One thing that is unvoidably problematic is that this leaves us with a picture of God sending the Romans to bring judgment upon his people. It's not that there isn't Biblical precedence for this assessment, it's just that if such an interpretation seems available to a Jesus or even a Josephus, both of whom were first-century Jews and thus no more open to accusations of antisemitism than Jeremiah might have been, the claim sounds awkward on the lips of a twenty-first century American.
Some of the broader political context is helpful here. It's not that God had brought judgment on the Jews or the temple per se so much as a divine referendum on the Hasmonean claims to messianic status that prompted the rebuilding of the temple in the first place. The true Messiah comes as a different kind of king to build a different kind of temple. Part of the New Testament witness is to the settling of the debate over the legitimacy of the Hasmonean project: God answers in the negative. Thank you for playing.
Peter's invocation of the prophecy in Joel is part of a larger rhetorical strategy that declares Jesus to be the Messiah, full stop. Whatever Jesus is or was or did, that's what the Messiah was supposed to be or do. This is that. To the extent that Jesus doesn't meet people's expectations for a Messianic king, it's the expectations that need to change.
The declaration of Jesus as Messiah confirms the path of the Suffering Servant as the messianic paradigm.

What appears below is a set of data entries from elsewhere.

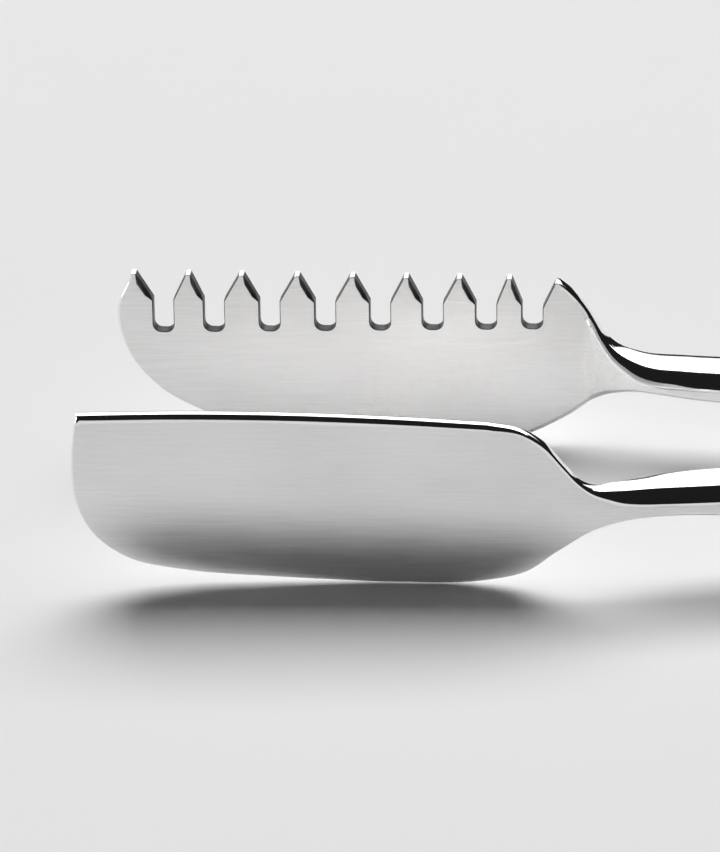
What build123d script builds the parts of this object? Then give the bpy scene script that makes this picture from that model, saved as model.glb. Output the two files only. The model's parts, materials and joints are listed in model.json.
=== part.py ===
from build123d import *
import math
import os

os.makedirs("parts", exist_ok=True)

# Ice tongs lying on their side, in millimetres.
# Two steel arms turn about a pin at the butt, and a torsion spring in the knuckle holds them open.
# One arm ends in a scoop blade, the other in a flat comb of nine teeth.
#
# The tongs have a frame of their own: X runs from the jaws' tips to the butt, Y across the opening
# from the scoop to the comb, and Z along the hinge pin, with Z = 0 at the handles' mid height.
# lying puts that frame on the table. The jaws are deeper than the knuckle, and the scoop is deeper
# than the comb, so the tongs rest on the scoop's lip, the comb's belly and the pin's lower end.

# ---------------------------------------------------------------- driving dimensions
HINGE_X = 193.0  # jaw tips to hinge pin
JAW_GAP = 39.1  # between the jaws' inner faces, open
PLATE = 1.7  # thickness of both jaws
CURL_R = 22.0  # outer radius of the scoop's curl
CURL_START = 0.75  # height at which the curl begins
CURL_TURN = 50.0  # degrees, past the lip, which the outline cuts
BLANK_START = -1.0  # the curled blank, from which the blade's outline is cut
BLANK_END = 67.0
BLANK_TOP = 14.0
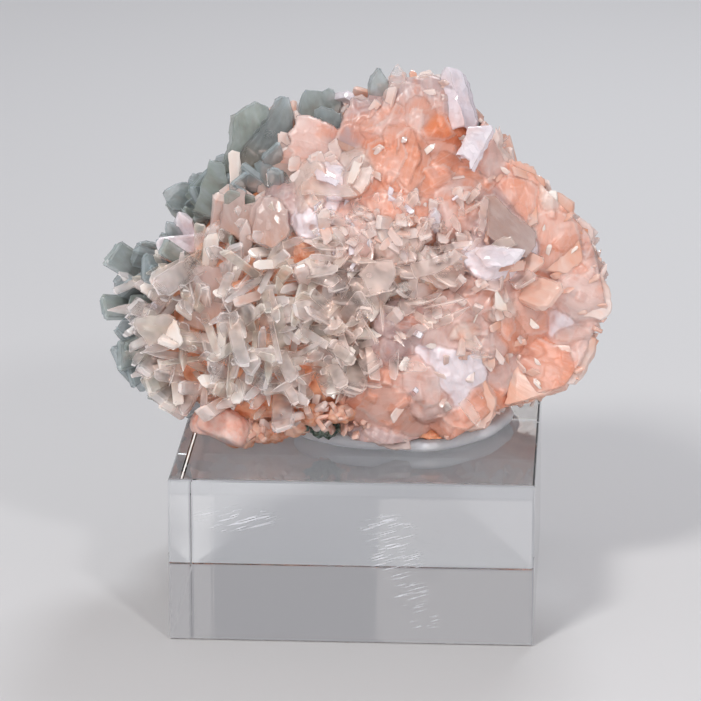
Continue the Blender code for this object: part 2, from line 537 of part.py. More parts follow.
def main():
    for thing in list(bpy.data.objects):
        bpy.data.objects.remove(thing, do_unlink=True)
    parts = bpy.data.collections.new("stilbite cluster")
    cutters = bpy.data.collections.new("cutters")
    for collection in (parts, cutters):
        bpy.context.scene.collection.children.link(collection)
    make_block(parts)
    make_putty(parts)
    make_cluster(parts, cutters)


main()
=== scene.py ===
# %% [markdown]
# # A stilbite cluster on a clear block
#
# Stilbite grows as flat blades that lie side by side like the pages of a book, and many such books
# spread into sheaves. This lesson dresses a plain solid model of one cluster: cream and grey blades in
# front, salmon sheaves behind them, a lump of putty below and an acrylic block that it all stands on.
# The solid model is loaded first, because every later piece has to stay inside its box.

# %% Load the solid model
import math

import bpy
import numpy as np
from mathutils import Matrix, Vector


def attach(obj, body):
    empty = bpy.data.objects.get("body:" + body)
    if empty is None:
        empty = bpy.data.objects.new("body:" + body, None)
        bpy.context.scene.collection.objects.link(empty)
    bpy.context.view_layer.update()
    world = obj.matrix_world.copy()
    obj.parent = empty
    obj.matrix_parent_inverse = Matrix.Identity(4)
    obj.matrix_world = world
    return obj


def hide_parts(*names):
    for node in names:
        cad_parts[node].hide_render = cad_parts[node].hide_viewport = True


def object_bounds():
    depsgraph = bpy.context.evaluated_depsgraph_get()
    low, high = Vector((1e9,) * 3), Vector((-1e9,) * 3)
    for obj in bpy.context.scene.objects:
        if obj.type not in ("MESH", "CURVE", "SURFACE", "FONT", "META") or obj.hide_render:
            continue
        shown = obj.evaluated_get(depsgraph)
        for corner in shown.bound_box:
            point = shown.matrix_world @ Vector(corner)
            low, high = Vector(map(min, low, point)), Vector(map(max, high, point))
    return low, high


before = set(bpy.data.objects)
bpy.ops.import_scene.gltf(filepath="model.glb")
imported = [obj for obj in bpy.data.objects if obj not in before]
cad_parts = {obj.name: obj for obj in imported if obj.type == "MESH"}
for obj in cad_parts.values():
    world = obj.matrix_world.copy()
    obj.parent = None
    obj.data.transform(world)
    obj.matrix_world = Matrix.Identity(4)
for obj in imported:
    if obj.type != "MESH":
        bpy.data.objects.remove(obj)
cad_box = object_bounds()
MM = 0.001
low, high = (np.array(corner) / MM for corner in cad_box)
print("solid model, mm:", np.round(high - low, 1))

# %% [markdown]
# ## Places as they are seen
#
# The crystals are placed one by one, so the easiest numbers to read are those of a picture: u to the right
# and v upward, in millimetres, in a plane that is square to the line of sight, and the depth behind that
# plane. One function turns such a place into a place on the object. It could be left to a tracked empty and
# a parent, but then nothing could be worked out as whole arrays.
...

The declaration of Jesus as Messiah confirms the people of God in their diasporic identity over against expectations of imperial triumph. The declaration of Jesus as Messiah claims as normative the way of the Cross.
However we might connect the theological dots, I don't think that eschatological hope means that Jesus is going to show up again as a conquerer lobbing off the heads of the impious. Those who are disappointed, then and now, are simply expecting the wrong sorts of things, either because we fail to grasp how the language was used, or because we fail to grasp the extent to which early Christian thinking inverted imperialistic assumptions and thwarted triumphalistic expectations.